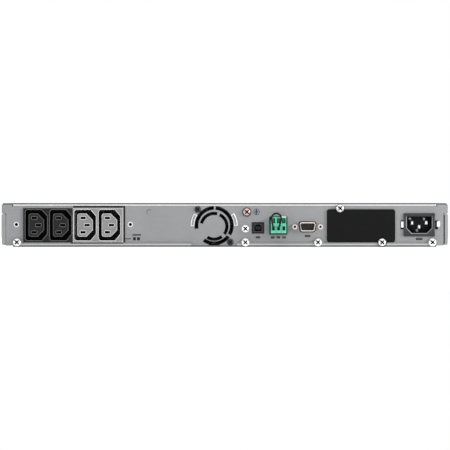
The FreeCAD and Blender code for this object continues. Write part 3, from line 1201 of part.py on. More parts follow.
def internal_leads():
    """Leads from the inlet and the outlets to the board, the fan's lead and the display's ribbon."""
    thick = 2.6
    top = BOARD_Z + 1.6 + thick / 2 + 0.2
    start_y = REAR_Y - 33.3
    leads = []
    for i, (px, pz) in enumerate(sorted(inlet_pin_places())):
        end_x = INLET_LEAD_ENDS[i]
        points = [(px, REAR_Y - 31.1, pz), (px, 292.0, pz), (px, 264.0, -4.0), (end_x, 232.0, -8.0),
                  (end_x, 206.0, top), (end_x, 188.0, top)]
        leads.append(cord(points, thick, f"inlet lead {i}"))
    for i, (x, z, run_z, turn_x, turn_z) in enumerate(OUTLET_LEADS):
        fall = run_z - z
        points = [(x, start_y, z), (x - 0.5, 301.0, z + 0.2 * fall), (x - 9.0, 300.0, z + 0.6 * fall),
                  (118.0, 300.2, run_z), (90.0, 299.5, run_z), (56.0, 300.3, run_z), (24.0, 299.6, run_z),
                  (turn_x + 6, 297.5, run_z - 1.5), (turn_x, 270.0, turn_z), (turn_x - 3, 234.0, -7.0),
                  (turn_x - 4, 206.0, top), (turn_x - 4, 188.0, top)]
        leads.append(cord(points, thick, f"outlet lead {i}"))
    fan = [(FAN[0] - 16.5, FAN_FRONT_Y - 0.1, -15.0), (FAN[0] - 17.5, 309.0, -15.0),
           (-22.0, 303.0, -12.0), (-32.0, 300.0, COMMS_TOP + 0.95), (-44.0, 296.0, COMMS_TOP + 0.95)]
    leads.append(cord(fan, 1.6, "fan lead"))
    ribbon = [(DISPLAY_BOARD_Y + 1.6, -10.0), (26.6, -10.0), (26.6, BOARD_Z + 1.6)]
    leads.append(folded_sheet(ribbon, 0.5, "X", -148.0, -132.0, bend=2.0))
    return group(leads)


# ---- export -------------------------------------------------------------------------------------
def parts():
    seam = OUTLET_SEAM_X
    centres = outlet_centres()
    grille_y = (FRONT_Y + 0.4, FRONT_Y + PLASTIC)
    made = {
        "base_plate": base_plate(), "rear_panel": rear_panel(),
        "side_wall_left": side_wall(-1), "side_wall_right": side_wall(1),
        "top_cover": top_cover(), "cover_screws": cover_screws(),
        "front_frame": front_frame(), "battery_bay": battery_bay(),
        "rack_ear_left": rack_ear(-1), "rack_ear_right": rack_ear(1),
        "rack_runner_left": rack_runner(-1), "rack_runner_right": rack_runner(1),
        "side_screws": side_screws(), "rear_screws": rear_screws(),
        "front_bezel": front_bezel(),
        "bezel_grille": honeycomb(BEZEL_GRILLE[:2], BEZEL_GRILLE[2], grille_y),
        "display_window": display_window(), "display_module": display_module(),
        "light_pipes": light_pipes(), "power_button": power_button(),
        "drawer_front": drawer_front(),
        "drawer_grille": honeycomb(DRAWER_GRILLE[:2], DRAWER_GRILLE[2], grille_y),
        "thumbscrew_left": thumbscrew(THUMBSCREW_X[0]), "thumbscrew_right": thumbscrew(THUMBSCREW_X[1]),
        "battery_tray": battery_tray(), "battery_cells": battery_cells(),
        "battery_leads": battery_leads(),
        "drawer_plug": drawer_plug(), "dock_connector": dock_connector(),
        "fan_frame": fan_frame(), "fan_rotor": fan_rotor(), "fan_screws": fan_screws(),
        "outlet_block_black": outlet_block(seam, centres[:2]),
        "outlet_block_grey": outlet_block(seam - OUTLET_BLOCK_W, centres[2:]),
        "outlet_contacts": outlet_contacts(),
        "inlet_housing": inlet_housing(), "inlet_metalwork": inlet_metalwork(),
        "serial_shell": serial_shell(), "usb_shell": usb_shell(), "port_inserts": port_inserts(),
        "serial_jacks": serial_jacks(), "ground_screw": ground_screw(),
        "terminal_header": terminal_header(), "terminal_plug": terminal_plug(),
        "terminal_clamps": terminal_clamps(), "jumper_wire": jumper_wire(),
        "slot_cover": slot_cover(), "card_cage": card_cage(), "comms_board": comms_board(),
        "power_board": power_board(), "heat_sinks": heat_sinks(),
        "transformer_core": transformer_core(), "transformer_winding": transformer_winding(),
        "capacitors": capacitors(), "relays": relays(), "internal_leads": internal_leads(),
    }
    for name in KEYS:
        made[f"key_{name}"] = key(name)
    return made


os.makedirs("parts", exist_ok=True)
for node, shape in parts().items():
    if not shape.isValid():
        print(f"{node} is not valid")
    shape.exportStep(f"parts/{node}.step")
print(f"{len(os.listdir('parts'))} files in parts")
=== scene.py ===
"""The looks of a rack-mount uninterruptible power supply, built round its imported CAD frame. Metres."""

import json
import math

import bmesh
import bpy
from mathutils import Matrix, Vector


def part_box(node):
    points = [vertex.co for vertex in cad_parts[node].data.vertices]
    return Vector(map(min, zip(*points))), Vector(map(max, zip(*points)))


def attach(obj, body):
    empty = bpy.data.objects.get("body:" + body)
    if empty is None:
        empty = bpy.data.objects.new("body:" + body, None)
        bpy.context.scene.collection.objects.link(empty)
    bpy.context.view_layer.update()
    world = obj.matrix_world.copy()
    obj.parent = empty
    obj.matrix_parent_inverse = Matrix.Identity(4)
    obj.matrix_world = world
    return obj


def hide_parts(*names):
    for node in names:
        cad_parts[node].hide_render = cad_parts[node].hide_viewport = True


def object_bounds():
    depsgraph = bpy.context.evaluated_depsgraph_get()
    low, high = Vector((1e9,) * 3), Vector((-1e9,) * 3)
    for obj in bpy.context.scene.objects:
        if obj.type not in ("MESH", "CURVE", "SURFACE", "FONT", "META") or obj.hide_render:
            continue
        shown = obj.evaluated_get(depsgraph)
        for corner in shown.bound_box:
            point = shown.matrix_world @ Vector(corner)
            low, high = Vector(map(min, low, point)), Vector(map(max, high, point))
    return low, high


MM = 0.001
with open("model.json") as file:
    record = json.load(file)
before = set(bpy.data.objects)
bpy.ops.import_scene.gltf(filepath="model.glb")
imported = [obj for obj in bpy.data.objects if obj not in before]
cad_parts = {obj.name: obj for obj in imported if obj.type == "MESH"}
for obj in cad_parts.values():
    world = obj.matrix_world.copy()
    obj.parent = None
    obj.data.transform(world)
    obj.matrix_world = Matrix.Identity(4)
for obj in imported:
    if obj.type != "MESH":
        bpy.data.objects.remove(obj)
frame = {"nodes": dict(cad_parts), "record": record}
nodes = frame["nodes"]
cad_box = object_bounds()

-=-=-

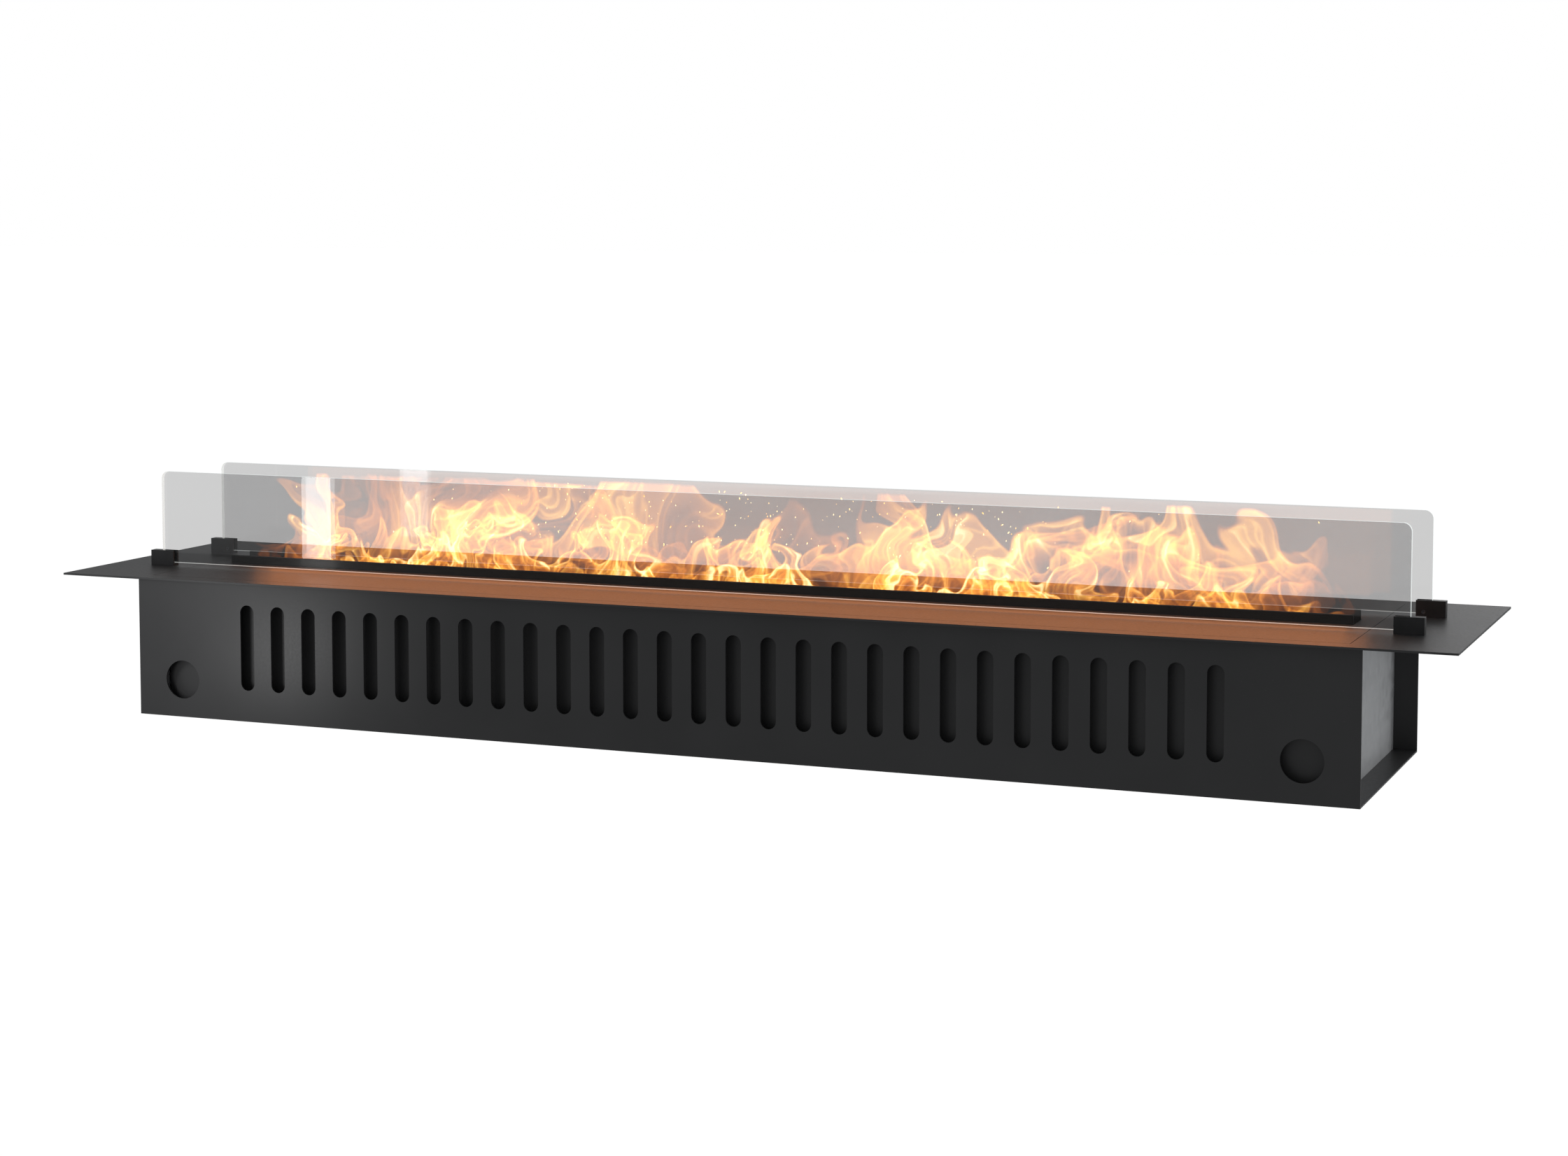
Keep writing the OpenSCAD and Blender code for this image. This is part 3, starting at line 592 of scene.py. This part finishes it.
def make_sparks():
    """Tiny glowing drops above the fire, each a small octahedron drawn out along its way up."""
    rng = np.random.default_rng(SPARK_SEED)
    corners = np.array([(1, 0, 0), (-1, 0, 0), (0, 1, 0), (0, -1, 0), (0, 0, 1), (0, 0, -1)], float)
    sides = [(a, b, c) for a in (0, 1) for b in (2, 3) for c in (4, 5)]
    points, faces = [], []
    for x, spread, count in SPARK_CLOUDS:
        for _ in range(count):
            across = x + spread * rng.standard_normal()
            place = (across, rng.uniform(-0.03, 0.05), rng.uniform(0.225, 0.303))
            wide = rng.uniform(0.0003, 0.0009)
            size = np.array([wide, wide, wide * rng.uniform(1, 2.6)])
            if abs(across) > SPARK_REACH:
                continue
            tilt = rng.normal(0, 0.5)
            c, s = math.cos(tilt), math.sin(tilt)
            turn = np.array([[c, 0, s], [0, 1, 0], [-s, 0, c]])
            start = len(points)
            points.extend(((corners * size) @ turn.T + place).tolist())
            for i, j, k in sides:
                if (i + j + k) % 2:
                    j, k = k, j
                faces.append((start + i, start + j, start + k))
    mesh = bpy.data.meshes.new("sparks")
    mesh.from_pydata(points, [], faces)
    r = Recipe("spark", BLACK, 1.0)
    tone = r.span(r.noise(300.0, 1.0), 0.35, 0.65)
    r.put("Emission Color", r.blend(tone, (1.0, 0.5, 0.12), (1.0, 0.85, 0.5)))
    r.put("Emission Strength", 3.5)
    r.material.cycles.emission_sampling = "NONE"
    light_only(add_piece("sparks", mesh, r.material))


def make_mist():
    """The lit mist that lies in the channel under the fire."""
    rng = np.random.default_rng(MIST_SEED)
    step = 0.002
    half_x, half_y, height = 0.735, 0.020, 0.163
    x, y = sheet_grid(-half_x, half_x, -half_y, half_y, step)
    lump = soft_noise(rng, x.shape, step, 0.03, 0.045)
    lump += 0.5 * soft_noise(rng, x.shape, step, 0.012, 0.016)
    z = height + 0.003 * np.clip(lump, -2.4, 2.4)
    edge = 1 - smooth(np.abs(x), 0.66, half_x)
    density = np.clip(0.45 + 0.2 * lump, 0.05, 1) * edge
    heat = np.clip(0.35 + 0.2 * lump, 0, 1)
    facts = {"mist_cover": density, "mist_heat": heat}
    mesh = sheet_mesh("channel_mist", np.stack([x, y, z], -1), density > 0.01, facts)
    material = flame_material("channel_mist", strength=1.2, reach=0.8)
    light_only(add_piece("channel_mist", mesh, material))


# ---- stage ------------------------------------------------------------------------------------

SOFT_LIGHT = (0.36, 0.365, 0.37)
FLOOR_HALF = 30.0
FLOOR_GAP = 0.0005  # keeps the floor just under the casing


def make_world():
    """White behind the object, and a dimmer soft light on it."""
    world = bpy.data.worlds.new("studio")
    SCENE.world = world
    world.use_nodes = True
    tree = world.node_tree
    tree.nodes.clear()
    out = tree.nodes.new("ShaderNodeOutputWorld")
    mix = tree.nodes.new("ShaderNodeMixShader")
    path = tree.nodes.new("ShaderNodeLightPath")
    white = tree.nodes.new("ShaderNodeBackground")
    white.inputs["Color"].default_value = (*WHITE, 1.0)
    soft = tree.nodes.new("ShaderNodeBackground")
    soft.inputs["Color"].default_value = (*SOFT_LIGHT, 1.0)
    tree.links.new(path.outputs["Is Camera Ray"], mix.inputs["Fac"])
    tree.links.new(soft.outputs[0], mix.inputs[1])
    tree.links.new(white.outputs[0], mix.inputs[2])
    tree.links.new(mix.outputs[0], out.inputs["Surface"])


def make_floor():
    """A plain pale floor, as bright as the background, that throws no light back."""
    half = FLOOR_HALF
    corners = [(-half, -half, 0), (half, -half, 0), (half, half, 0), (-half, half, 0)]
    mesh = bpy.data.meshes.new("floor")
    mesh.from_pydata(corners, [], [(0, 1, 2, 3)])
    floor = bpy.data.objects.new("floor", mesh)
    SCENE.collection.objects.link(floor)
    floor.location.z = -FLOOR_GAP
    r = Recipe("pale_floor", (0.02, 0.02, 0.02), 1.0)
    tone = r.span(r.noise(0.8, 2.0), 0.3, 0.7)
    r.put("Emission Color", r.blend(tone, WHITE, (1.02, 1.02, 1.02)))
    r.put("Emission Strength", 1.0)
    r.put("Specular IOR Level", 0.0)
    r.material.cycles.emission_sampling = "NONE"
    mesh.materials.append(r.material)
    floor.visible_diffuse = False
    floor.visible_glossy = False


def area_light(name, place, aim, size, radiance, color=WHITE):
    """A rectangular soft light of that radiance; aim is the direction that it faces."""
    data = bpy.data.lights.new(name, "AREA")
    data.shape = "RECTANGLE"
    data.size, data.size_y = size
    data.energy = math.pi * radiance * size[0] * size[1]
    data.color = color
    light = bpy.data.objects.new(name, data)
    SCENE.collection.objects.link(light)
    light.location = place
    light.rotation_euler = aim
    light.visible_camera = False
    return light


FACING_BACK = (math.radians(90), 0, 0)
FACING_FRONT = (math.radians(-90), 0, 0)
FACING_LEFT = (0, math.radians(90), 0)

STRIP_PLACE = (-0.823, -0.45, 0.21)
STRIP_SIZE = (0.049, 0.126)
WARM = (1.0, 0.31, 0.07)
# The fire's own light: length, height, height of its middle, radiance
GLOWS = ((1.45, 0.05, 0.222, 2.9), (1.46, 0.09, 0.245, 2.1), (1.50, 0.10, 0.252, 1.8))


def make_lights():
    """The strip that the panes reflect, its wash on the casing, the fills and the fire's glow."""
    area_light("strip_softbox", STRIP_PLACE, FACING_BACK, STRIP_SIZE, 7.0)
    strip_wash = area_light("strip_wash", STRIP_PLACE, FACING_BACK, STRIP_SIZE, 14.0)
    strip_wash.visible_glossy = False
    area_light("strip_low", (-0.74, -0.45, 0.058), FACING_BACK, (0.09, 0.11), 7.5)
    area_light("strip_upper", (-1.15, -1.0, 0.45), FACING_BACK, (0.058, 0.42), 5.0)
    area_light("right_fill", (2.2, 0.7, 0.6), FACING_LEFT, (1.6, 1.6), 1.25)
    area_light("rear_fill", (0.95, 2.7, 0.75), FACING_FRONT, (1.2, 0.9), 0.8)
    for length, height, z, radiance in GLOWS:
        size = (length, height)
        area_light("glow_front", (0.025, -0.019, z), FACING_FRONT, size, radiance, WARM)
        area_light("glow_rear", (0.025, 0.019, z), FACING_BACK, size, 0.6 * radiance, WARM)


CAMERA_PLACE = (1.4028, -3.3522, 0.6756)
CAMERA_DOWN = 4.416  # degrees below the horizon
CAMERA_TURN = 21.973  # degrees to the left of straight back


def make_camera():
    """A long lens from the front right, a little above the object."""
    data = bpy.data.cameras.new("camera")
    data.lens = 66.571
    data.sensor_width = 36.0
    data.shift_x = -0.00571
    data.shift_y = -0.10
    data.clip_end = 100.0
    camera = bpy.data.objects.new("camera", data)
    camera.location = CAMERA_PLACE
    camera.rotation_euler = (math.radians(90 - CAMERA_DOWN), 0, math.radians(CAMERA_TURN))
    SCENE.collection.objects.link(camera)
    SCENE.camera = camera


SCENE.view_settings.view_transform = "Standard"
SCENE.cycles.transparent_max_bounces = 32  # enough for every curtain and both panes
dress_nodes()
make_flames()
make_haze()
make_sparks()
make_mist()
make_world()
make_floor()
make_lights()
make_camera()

-=-=-

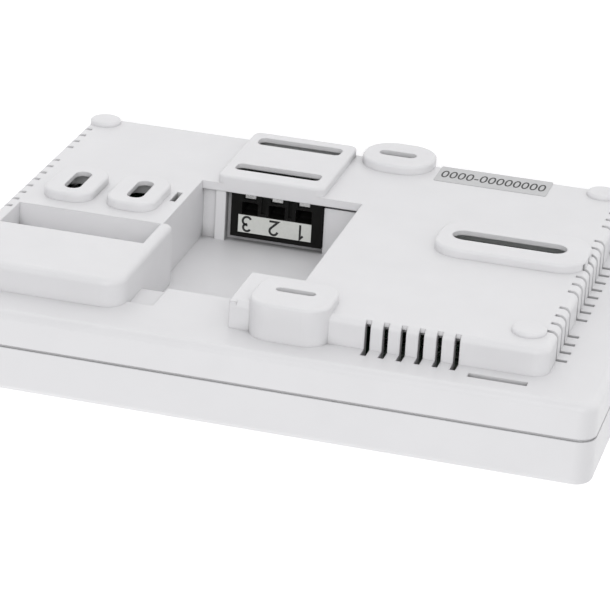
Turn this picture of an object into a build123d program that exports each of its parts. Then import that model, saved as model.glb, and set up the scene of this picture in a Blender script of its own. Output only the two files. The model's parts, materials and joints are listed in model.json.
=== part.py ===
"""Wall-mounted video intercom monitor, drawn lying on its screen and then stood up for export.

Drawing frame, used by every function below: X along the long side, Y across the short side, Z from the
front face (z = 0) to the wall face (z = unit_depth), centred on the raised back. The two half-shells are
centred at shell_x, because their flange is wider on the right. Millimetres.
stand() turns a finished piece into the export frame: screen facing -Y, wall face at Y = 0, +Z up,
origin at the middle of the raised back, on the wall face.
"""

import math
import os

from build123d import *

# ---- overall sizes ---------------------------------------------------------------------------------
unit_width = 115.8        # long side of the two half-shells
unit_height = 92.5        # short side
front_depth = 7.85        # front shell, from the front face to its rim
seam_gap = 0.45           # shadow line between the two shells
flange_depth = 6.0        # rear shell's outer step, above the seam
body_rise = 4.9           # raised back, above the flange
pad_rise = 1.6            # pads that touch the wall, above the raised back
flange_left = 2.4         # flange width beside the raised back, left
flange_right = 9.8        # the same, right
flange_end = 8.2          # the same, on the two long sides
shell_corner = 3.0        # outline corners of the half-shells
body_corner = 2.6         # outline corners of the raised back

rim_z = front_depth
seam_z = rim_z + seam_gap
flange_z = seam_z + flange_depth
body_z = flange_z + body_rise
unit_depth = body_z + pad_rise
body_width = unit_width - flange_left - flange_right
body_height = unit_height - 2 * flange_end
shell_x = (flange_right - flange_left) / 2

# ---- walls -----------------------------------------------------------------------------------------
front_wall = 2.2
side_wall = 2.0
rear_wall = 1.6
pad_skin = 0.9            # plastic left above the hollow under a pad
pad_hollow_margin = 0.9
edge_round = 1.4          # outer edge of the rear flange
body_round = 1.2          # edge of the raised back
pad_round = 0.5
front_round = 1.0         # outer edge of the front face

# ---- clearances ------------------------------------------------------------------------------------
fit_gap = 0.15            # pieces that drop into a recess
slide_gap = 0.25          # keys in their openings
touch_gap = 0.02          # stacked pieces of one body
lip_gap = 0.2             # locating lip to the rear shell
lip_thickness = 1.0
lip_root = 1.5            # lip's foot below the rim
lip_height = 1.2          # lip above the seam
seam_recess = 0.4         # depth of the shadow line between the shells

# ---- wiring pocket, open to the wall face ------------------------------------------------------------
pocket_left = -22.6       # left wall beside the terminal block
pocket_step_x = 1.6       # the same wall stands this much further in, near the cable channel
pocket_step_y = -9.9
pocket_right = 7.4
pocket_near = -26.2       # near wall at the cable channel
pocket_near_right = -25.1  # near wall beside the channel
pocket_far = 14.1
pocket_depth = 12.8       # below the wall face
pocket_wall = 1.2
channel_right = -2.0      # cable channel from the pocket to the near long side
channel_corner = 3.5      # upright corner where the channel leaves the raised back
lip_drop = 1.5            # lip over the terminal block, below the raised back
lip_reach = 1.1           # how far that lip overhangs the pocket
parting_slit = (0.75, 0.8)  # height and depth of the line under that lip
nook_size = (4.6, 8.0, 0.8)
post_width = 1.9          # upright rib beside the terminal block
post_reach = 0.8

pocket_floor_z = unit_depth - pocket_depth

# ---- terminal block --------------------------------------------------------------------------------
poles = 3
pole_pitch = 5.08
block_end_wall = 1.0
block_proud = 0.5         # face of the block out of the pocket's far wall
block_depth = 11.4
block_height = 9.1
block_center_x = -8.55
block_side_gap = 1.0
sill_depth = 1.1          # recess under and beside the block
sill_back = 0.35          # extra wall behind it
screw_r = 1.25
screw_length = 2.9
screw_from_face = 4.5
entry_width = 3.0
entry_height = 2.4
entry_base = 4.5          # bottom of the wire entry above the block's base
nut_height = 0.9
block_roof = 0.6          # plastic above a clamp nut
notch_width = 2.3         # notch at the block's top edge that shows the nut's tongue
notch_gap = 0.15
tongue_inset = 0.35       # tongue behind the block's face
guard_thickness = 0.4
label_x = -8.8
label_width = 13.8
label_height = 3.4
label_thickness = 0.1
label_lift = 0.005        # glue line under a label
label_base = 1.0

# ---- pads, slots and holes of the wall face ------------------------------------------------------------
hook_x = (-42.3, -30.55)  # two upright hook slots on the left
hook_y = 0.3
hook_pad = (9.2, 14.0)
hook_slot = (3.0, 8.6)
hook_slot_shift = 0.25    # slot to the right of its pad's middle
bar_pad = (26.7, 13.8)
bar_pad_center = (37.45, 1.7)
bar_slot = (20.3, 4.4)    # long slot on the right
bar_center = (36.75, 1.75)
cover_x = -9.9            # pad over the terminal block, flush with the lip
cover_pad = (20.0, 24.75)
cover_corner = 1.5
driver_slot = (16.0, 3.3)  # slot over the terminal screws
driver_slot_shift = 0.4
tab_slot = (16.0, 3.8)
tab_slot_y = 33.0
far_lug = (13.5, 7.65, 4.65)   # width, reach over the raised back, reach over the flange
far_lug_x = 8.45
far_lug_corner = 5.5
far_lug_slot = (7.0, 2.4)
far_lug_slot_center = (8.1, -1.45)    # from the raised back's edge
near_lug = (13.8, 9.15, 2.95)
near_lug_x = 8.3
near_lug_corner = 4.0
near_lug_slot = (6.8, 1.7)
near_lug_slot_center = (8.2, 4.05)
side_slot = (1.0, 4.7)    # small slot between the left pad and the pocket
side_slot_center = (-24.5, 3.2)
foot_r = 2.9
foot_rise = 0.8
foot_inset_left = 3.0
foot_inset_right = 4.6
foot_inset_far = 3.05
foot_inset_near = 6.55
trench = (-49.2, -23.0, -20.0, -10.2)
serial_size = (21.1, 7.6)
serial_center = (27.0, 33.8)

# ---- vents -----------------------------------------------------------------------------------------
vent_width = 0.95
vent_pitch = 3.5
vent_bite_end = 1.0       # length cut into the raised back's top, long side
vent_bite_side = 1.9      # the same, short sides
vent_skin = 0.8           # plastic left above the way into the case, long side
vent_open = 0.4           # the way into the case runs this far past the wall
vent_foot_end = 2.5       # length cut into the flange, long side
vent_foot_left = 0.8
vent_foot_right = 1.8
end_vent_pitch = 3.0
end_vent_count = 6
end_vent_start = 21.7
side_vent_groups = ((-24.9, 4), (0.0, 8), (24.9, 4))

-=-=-

# Given problem
Work out the count of lines containing the word "this", then write only that count.

# Response below
5